[Exercise prompt] Below are the records; locate each line with the word "that" and copy it.

────────────────

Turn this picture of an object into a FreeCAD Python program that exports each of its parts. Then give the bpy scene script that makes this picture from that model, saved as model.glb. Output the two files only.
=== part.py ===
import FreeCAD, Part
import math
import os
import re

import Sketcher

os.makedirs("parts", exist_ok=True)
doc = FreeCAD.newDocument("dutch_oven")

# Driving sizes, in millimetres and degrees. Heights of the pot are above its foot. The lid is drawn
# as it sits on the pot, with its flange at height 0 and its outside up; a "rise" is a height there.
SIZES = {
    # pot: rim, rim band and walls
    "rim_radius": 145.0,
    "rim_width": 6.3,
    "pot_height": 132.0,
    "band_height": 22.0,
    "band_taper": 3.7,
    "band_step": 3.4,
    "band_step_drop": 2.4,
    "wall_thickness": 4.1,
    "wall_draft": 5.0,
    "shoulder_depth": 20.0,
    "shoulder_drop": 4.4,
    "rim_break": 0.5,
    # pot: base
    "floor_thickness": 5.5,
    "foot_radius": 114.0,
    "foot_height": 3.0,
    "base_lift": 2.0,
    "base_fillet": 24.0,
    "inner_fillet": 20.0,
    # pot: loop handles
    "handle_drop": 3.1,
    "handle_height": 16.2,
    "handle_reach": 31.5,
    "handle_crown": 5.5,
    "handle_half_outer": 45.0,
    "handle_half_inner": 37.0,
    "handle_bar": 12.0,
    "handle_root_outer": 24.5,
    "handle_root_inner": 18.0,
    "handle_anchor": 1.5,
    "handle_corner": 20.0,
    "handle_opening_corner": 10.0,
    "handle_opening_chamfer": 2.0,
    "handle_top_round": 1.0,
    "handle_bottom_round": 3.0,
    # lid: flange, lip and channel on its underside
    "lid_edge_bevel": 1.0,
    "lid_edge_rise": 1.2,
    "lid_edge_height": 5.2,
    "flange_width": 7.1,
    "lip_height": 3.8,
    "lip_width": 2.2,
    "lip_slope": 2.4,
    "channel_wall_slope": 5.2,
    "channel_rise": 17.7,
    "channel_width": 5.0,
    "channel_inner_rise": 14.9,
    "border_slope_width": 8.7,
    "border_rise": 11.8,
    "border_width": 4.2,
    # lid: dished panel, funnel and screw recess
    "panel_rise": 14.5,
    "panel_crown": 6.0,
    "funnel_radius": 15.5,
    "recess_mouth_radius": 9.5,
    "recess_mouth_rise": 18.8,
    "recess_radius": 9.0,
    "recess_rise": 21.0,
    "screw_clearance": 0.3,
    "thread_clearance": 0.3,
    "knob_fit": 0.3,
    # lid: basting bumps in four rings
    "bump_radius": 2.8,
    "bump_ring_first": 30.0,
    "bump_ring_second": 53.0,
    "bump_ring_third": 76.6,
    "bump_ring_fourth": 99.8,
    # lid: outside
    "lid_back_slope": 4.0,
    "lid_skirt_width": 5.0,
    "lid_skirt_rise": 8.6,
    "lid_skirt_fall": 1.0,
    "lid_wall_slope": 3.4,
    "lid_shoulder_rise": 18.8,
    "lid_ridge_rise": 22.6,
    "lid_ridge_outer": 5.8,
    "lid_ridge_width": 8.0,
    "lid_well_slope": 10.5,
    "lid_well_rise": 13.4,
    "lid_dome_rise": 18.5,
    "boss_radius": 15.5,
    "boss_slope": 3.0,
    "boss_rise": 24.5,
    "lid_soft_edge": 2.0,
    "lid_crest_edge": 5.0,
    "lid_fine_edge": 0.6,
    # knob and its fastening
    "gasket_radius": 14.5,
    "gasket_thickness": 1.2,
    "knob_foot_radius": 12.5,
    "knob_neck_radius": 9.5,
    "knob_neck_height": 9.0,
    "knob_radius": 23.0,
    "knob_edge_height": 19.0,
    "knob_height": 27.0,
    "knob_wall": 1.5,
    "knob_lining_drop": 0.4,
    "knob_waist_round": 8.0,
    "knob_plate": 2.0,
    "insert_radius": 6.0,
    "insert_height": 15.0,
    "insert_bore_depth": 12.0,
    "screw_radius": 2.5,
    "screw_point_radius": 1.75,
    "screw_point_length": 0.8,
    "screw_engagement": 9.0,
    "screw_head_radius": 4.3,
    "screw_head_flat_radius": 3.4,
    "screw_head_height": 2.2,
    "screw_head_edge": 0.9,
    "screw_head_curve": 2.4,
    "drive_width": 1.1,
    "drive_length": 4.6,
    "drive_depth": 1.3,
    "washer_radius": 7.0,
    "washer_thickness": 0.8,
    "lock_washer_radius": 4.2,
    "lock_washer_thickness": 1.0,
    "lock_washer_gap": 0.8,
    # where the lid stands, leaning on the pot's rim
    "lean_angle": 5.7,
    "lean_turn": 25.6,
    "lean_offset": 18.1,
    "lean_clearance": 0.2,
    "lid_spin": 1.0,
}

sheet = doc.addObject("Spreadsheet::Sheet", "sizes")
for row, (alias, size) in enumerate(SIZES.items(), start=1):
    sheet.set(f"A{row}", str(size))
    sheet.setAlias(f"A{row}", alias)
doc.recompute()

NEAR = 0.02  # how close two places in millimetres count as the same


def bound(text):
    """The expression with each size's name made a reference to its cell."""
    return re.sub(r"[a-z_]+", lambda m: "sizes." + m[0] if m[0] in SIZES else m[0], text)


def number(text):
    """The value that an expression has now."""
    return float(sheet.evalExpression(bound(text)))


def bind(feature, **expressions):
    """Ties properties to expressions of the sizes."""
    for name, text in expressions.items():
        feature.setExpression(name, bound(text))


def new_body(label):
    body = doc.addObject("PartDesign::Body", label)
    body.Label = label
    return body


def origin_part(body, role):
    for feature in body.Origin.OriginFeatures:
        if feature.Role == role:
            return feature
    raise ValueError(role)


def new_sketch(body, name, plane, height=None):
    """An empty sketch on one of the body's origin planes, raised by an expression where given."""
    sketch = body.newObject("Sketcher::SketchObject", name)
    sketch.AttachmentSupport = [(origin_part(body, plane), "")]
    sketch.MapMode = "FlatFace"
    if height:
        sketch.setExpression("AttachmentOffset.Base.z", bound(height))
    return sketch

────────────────

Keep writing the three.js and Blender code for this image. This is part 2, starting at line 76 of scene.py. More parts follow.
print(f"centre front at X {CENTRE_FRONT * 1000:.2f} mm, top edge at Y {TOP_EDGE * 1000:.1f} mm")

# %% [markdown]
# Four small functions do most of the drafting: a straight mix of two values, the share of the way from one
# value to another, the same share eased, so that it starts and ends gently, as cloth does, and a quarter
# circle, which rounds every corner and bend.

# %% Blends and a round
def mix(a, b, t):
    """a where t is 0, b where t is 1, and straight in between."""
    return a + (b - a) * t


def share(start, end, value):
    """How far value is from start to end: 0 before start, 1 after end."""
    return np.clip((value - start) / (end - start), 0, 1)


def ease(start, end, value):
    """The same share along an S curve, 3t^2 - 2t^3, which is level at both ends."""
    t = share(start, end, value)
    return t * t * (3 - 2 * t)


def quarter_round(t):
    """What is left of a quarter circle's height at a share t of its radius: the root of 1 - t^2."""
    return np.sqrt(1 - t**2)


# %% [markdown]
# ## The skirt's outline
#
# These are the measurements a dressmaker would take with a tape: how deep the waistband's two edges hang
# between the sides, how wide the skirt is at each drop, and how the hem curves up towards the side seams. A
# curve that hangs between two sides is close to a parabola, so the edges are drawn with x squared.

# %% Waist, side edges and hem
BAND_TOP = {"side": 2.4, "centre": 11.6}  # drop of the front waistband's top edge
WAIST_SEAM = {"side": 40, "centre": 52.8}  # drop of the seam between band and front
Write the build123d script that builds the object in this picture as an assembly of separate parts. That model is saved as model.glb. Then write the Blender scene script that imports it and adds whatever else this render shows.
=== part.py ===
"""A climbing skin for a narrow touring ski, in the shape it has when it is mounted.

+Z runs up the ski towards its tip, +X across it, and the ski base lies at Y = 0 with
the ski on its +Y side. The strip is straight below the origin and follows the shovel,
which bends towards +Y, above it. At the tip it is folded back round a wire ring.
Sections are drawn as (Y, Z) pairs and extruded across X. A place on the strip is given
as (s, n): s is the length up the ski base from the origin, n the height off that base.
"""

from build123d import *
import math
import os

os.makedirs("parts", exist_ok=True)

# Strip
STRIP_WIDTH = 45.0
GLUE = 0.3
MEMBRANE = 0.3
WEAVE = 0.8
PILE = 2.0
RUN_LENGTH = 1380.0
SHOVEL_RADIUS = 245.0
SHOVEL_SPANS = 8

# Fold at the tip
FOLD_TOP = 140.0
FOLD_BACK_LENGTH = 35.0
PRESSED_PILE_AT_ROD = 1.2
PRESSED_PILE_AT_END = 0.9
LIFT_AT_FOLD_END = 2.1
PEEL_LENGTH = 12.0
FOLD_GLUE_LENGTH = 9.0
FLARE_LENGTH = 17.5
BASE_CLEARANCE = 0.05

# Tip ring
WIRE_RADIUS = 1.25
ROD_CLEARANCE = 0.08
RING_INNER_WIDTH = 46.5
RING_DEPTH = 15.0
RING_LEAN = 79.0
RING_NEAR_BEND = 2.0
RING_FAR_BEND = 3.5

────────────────

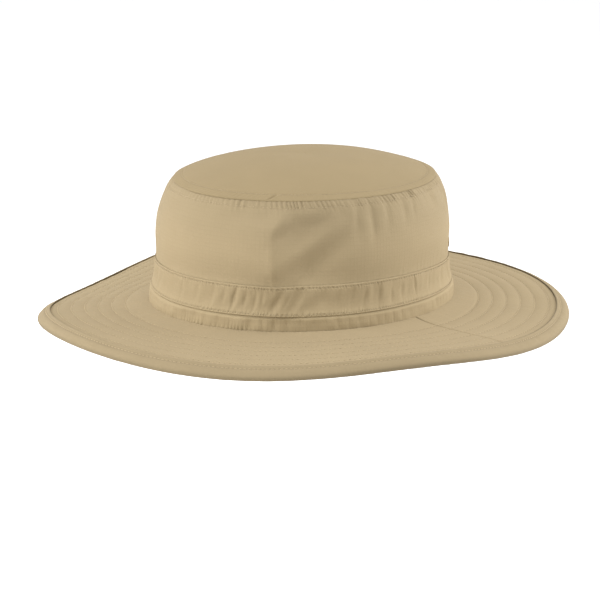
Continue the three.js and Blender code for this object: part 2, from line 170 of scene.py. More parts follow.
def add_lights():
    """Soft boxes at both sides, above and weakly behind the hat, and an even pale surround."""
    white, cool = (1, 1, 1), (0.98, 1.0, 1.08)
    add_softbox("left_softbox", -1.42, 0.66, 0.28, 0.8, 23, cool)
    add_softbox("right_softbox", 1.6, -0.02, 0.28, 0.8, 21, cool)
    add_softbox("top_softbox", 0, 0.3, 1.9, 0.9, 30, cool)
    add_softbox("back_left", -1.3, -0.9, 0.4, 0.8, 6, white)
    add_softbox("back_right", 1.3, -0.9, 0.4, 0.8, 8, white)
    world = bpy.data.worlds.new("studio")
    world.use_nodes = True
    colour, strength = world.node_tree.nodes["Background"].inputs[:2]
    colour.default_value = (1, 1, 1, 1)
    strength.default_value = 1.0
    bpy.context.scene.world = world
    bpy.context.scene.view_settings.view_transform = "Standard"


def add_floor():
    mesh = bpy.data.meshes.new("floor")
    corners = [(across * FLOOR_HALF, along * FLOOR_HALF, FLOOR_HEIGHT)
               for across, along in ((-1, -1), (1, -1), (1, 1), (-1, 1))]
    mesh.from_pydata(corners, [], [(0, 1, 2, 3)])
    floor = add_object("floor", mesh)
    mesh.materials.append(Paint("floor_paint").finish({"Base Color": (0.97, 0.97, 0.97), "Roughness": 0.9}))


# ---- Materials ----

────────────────

[Written reply]
Turn this picture of an object into a FreeCAD Python program that exports each of its parts. Then give the bpy scene script that makes this picture from that model, saved as model.glb. Output the two files only.
    """The value that an expression has now."""
# value to another, the same share eased, so that it starts and ends gently, as cloth does, and a quarter
# curve that hangs between two sides is close to a parabola, so the edges are drawn with x squared.
Write the build123d script that builds the object in this picture as an assembly of separate parts. That model is saved as model.glb. Then write the Blender scene script that imports it and adds whatever else this render shows.
as (s, n): s is the length up the ski base from the origin, n the height off that base.